[Begin Dataset content]

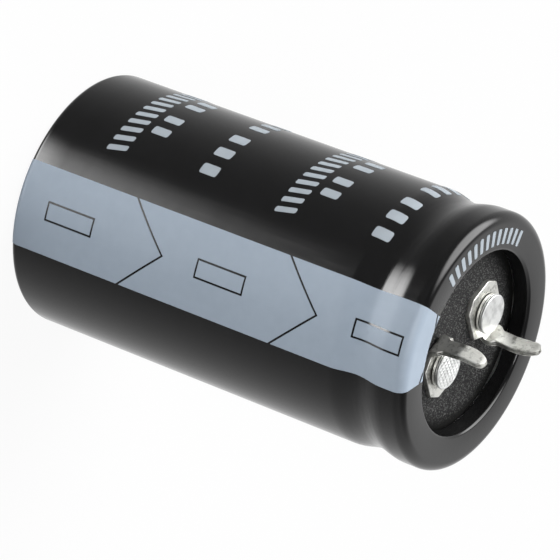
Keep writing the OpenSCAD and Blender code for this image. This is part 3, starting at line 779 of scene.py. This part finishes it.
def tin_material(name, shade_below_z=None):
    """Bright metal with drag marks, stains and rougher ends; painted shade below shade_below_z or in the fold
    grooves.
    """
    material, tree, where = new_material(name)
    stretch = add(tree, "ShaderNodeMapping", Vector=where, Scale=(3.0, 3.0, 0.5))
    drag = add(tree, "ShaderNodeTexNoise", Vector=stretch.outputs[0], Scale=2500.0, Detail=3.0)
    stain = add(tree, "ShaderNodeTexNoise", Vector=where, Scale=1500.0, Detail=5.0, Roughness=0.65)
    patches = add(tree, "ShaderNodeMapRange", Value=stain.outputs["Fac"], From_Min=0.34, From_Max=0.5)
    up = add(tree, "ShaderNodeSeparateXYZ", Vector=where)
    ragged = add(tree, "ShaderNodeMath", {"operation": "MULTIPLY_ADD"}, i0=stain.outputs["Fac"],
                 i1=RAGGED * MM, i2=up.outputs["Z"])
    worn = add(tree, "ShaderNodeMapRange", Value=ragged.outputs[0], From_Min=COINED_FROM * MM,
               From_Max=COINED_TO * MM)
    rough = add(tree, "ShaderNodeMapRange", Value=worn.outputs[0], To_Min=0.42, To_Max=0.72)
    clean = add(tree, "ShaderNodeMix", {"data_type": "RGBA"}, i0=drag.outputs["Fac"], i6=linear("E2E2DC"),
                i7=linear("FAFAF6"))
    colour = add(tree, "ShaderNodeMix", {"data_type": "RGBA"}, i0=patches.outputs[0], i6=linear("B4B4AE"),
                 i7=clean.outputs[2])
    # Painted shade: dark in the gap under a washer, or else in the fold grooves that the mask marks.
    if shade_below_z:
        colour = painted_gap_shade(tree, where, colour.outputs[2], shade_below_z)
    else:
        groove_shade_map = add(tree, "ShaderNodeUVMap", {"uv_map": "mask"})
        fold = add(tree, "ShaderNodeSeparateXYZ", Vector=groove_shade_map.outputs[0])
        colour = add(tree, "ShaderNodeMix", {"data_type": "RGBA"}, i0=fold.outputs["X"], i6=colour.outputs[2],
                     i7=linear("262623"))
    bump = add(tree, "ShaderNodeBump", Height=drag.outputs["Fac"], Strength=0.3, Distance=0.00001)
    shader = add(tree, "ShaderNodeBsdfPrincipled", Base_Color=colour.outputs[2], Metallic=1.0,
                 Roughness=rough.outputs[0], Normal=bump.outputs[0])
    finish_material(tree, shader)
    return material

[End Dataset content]

What to produce: Set out the complete listing exactly as shown.

Final result:
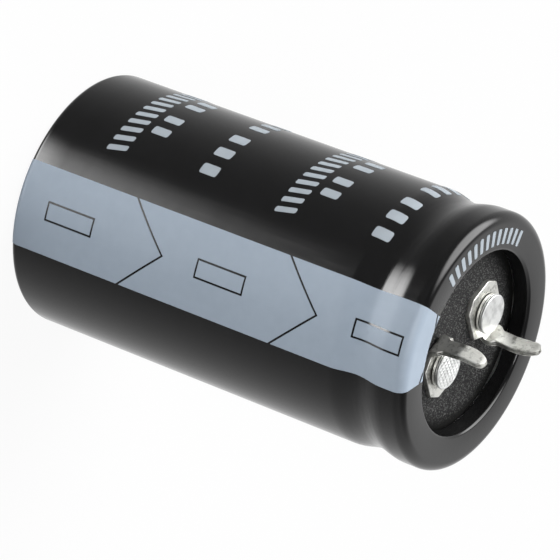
Keep writing the OpenSCAD and Blender code for this image. This is part 3, starting at line 779 of scene.py. This part finishes it.
def tin_material(name, shade_below_z=None):
    """Bright metal with drag marks, stains and rougher ends; painted shade below shade_below_z or in the fold
    grooves.
    """
    material, tree, where = new_material(name)
    stretch = add(tree, "ShaderNodeMapping", Vector=where, Scale=(3.0, 3.0, 0.5))
    drag = add(tree, "ShaderNodeTexNoise", Vector=stretch.outputs[0], Scale=2500.0, Detail=3.0)
    stain = add(tree, "ShaderNodeTexNoise", Vector=where, Scale=1500.0, Detail=5.0, Roughness=0.65)
    patches = add(tree, "ShaderNodeMapRange", Value=stain.outputs["Fac"], From_Min=0.34, From_Max=0.5)
    up = add(tree, "ShaderNodeSeparateXYZ", Vector=where)
    ragged = add(tree, "ShaderNodeMath", {"operation": "MULTIPLY_ADD"}, i0=stain.outputs["Fac"],
                 i1=RAGGED * MM, i2=up.outputs["Z"])
    worn = add(tree, "ShaderNodeMapRange", Value=ragged.outputs[0], From_Min=COINED_FROM * MM,
               From_Max=COINED_TO * MM)
    rough = add(tree, "ShaderNodeMapRange", Value=worn.outputs[0], To_Min=0.42, To_Max=0.72)
    clean = add(tree, "ShaderNodeMix", {"data_type": "RGBA"}, i0=drag.outputs["Fac"], i6=linear("E2E2DC"),
                i7=linear("FAFAF6"))
    colour = add(tree, "ShaderNodeMix", {"data_type": "RGBA"}, i0=patches.outputs[0], i6=linear("B4B4AE"),
                 i7=clean.outputs[2])
    # Painted shade: dark in the gap under a washer, or else in the fold grooves that the mask marks.
    if shade_below_z:
        colour = painted_gap_shade(tree, where, colour.outputs[2], shade_below_z)
    else:
        groove_shade_map = add(tree, "ShaderNodeUVMap", {"uv_map": "mask"})
        fold = add(tree, "ShaderNodeSeparateXYZ", Vector=groove_shade_map.outputs[0])
        colour = add(tree, "ShaderNodeMix", {"data_type": "RGBA"}, i0=fold.outputs["X"], i6=colour.outputs[2],
                     i7=linear("262623"))
    bump = add(tree, "ShaderNodeBump", Height=drag.outputs["Fac"], Strength=0.3, Distance=0.00001)
    shader = add(tree, "ShaderNodeBsdfPrincipled", Base_Color=colour.outputs[2], Metallic=1.0,
                 Roughness=rough.outputs[0], Normal=bump.outputs[0])
    finish_material(tree, shader)
    return material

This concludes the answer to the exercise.